Some people might gather that his shock in the aftermath of Lakyn’s death is because he cared so much for her, and there is a degree of that, but it’s more of a period of realization to him. He gets it into his head that “everyone I love and come close to ends up dead.” It sounds really melodramatic, but can you blame him? How many people dear to him has he lost?

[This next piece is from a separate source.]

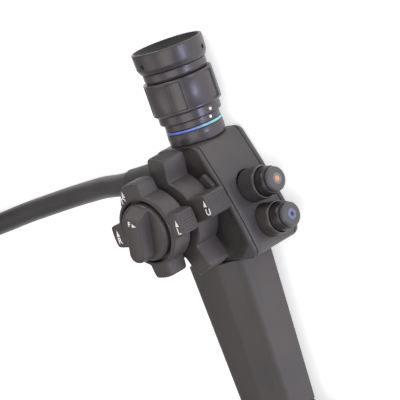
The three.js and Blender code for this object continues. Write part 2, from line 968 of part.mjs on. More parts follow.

I’m sure other people will be outraged at the concept of Joel seemingly abandoning Ellie at the end, but you have to look through the lens of his motivation. He’s back to assuming the prime directive: keep Ellie safe, no matter what. To him, given his realization, that means he now has to take himself out of the equation. He honestly believes in his mind that if he stays close to Ellie, she’s going to end up dead because of him. Is it a reasonable belief? From the outside looking in, no. But you have to understand that he’s just going off of the data he has. To this point, he’s lost everyone he loves: his wife (thought separation or death, we don’t know but I’d lean toward the former,) his daughter, his partner (with at least some degree of romantic involvement,) and now a woman he thought he could make a part of their family. I guess I can’t exactly blame him for extrapolating out and seeing it likely that Ellie will die on account of him.
He’s not about to let that happen, and he’s decided that he has to eliminate himself from the equation FOR THE SAKE OF HER SAFETY. Is this a bit nuts? YES. I can’t stress this enough. Joel is becoming mentally unstable. Twenty years of surviving in that hell hole and losing loved ones would do that to anyone. As it says in that video, we have examples of it throughout the game (Bill being the most prominent in my mind. Bill has developed some level of schizophrenia.) I have given hints of the concept of Joel’s mental instability throughout the Aftermath series: his haunted dreams and his waking visions of revenant Marlene, an embodiment of the dread he comes to realize at the end of Part II. He can’t save Elile, and in his delusions he decides the best course of action is to kill himself. The vision of Marlene shows up as the embodiment of dread and urges him to follow through, but something within Joel refuses to let that happen, and so he decides on the only other alternative: run. Leave her in the better stewardship of his brother and sister-in-law and separate entirely. He wholeheartedly believes this is the only way to keep her safe. To him, it is an act of love.
I hope this has shed some amount of light on my choices in the ending of Part II. I still think the reviewer has some good points, but some of them I disagreed with and have answered them above. Feel free to discuss in the comments, I’d like to hear other opinions on the matter.